Alleged Target Source Code Leak Puts Retailer’s Internal Systems in the Crosshairs
- Cyber Jack

- 5 minutes ago
- 3 min read
Cybercriminals are attempting to sell what they claim is a massive cache of internal source code linked to Target, igniting fresh concern over how quietly sensitive development systems can be exposed without triggering alarms.
The episode surfaced after a previously unknown threat actor posted on a well known underground forum, advertising what was described as sensitive development files allegedly taken from the US retail giant. To bolster the claim, the actor briefly published sample repositories on Gitea, an open source, self hosted Git service. The repositories were made public only long enough to demonstrate authenticity, then quickly taken down.
According to researchers who reviewed the samples, the files appeared to include internal source code, configuration data, and developer documentation tied to core retail infrastructure. Directory names referenced digital wallet services, identity platforms, store networking tools, secrets management systems, and gift card operations. Each repository also included a file outlining the scope of the purported sale, listing tens of thousands of files and pointing to a total archive size of roughly 860 gigabytes.

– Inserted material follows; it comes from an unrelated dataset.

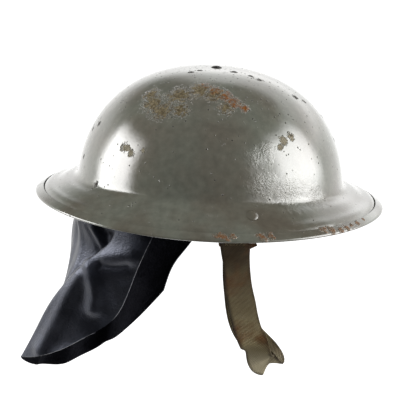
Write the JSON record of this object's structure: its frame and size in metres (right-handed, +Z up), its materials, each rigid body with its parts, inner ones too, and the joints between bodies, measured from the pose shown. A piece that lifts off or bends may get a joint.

If authentic, even a partial exposure could give attackers a detailed blueprint of how internal systems are designed and operated. Security experts warn that access to development artifacts alone can dramatically lower the barrier for follow on attacks, allowing adversaries to identify weak points, replicate internal workflows, and craft exploits with precision, even in the absence of customer data.
Some of the material may have been publicly reachable before the forum post. Reporting indicates that related pages were indexed by search engines, suggesting a possible configuration error that exposed internal resources to the open internet. After discovery, the repositories were removed and access to an internal Git server linked to Target was reportedly restricted. The company has not issued a public statement, and the authenticity of the full dataset has not been independently verified.
Mayank Kumar, Founding AI Engineer at DeepTempo, said the alleged scale of the incident underscores a widening gap between attacker capabilities and enterprise defenses.
“860 GB of data exfiltrated, and no internal system flagged it; that's basically the state of the situation in cyber where attackers are evolving, but systems safeguarding our infrastructure are not. It is worrisome and will be amplified as attackers start adopting AI at a faster rate. One reason being attackers are able to fool the systems by mimicking the normal workflows. It is tough to say the nature of attack, whether manually conducted or attacker utilised AI agents to find and exploit vulnerabilities but it highlights the major blindspot in current security paradigm.”
Kumar added that access to internal code and documentation changes the risk profile dramatically.
“Attackers now have access to something that puts the whole organization at risk, all the documentation, code can be used to find more vulnerabilities in the system. Models can be trained to exploit flaws in security and business logic and the next attack can be even more severe.”
The incident highlights a broader shift in how breaches unfold. Rather than noisy intrusions, attackers increasingly exploit misconfigurations, valid credentials, and internal tools to move unnoticed. Kumar argues that this reality demands a rethink of traditional detection models.
“The security paradigm must change; we must start investing in more adaptable defense.
This breach demonstrates that simply monitoring for ‘known bad’ signatures is insufficient when attackers are ‘living off the land’, using valid credentials and internal tools. Analysing signatures must be replaced with analysing behaviors that emerge over time. In this new paradigm, the goal is not to just lock the door, but rather to identify intent and neutralize threats before they can scale.”
Whether the data for sale proves genuine or exaggerated, the episode is a reminder that development environments and code repositories have become high value targets. For large organizations, the risk is no longer just about protecting customer records, but about safeguarding the internal knowledge that makes modern digital operations run.